For those of you who have made it this far without stopping for how furious at me your shame has made you, I want you to know something. I don’t really think black people are cowards. I think humans are cowards. Most of us. I think that regardless of where one’s phenotype places them within the imaginary concept of race, that the majority of us are content to live on our knees rather than die on our feet.
The problem is, we, us, black people, can’t afford to be like everyone else anymore. Not if we want to survive. I don’t know how we got here, but everywhere you look we’re at the bottom of the global totem pole. We need to make history. We can’t be cowards like every one else, not any more. In fact, we need to set a new standard for heroism. For bravery. For courage. Maybe a standard never before seen in the history of humankind. Extreme situations call for extreme measures, and in modern times our inferiority is ingrained in every single aspect of our lives, from our media, to our religion, to our science, to our public education, to our higher education, to Africa appearing to be the same size as Greenland on all of the maps despite the fact that in reality Africa is 14 times larger. It’s harder to see our enemies than it’s ever been. Our enemy isn't white people. It's people who value greed more than human life. Racial division is one of their oldest weapons, and media is their latest. We mustn’t forget how young this weapon is. I didn’t grow up using the Internet. The television itself isn’t even 100 years old. The idea of global celebrity, and global transference of ideas and perceptions of culture, has never existed the way it does today. Just as Howard Beale prophesized in Network in 1976, we’re up against “the most awesome God damned propaganda force in the whole Godless world.”
We’re going to have to step it up.
If you’re down to step it up, let’s step it up. Let’s boycott. Boycott was the foundation of the Civil Rights movement. Do you believe that a cable network exists solely to manipulate the perception of black people? Stop watching it. Don’t put up a post one day praising the episode of Boondocks that never aired and then spend the next day tweeting the entire BET awards. That doesn’t make any sense.
Let’s step it up. If every NBA player who wanted to stand up against racism vowed not to play until the Clippers’ owner resigned, it would be announced that he resigned before you were finished reading this. If he didn’t want to, someone would make him. If we boycotted every night spot that spins music about how much we love killing each other and taking and selling drugs, every single one of them would have new DJs by next week (don’t even get me started on these new DJs. The new drug dealers. Admitting that they know what they’re giving people is bad for them but caring more about getting paid). I went to DJ Spinna’s Michael Jackson/Prince party at SRBs last night and there was more dancing and mirth and free love in that place than every hip hop party in NYC in the last 10 years put together. So when people tell you that we need ratchet nonsense to dance, they’re gaming you. Don’t be so gullible. Don’t act like black people only found out how to have fun when we lost our connection to our own human decency.
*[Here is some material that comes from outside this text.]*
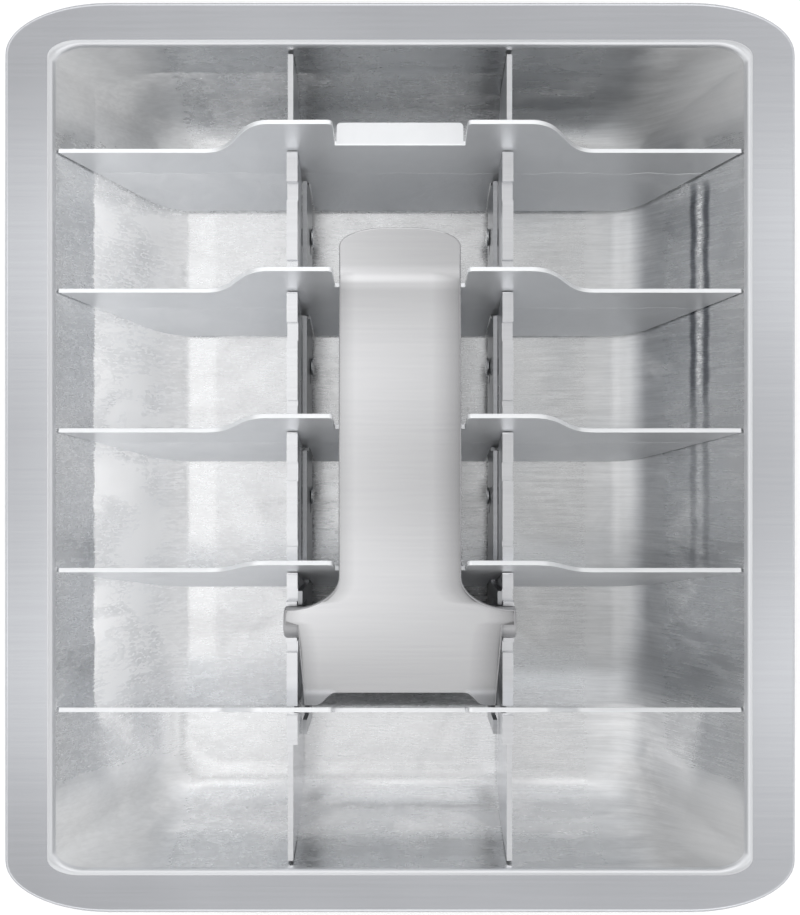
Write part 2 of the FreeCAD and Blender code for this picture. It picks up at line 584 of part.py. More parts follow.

Let’s step it up and not buy magazines pushing music designed to glamorize a lifestyle certain to land our youth in prison.
Let’s step it up and take off from work and stay home with our kids until these preposterous tenure rules are revoked from public schools and it’s the kids that can’t be fired, not the teachers.
Let’s step it and use social media to rally each other. Everybody knew about that woman who fired a warning shot and got 20 years (I hear she’s been released now. No thanks to us). Everybody knows about that woman who got however many years for leaving her child in the car while she went to a job interview. Every single week all over Facebook there’s a new video of someone catching a beating as bad as the one Rodney King caught, but I never see a post that says, “Share this if you’ll go on strike from work until these police officers are fired.” “Share this if you’ll strike until this woman is released.” “Share this if you won’t spend a single dollar until Troy Davis is released from death row and granted a new trial.” Can you imagine the impact that that would have? Everybody is always trying to act there’s no solutions. There are plenty of solutions. We're just too cowardly to implement them. Worried about this discomfort or that discomfort, great or small, that might take place as a result. Having to find a new place to party. Or a new show to watch. Isn’t the discomfort of oppression enough? There’s plenty of solutions, just no easy ones, but if we can shift to courage instead of cowardice, there’s more than enough solutions to guarantee our success. Guarantee. Next time you’re complaining about how this country was built on us, take a second to think about the fact that it still is. If we want to, we can shut this whole place down.
So make a decision between cowardice and courage, and if you choose courage, step it up. Step it up in any of the myriad of ways that are available to us. I’ve named a few. Name a few more. Leave a few suggestions in the comments section. Call up your friends. Tweet. Facebook.
Then start doing them. If you can’t convince anyone to do them with you, do them on your own. Start right away because we’re running out of time. I hear some states are fining people for sagging their pants. I’d never sag my pants, but if we begin to allow people to be penalized simply for attributes that we’ve allowed to be associated with being black, we’re going to find the water getting even hotter very soon.
We’ve been cowards for a very long time. We have a lot of catching up to do. Let’s start right now.
For those of you who don’t want to step it up, do me a favor and at least unfriend me.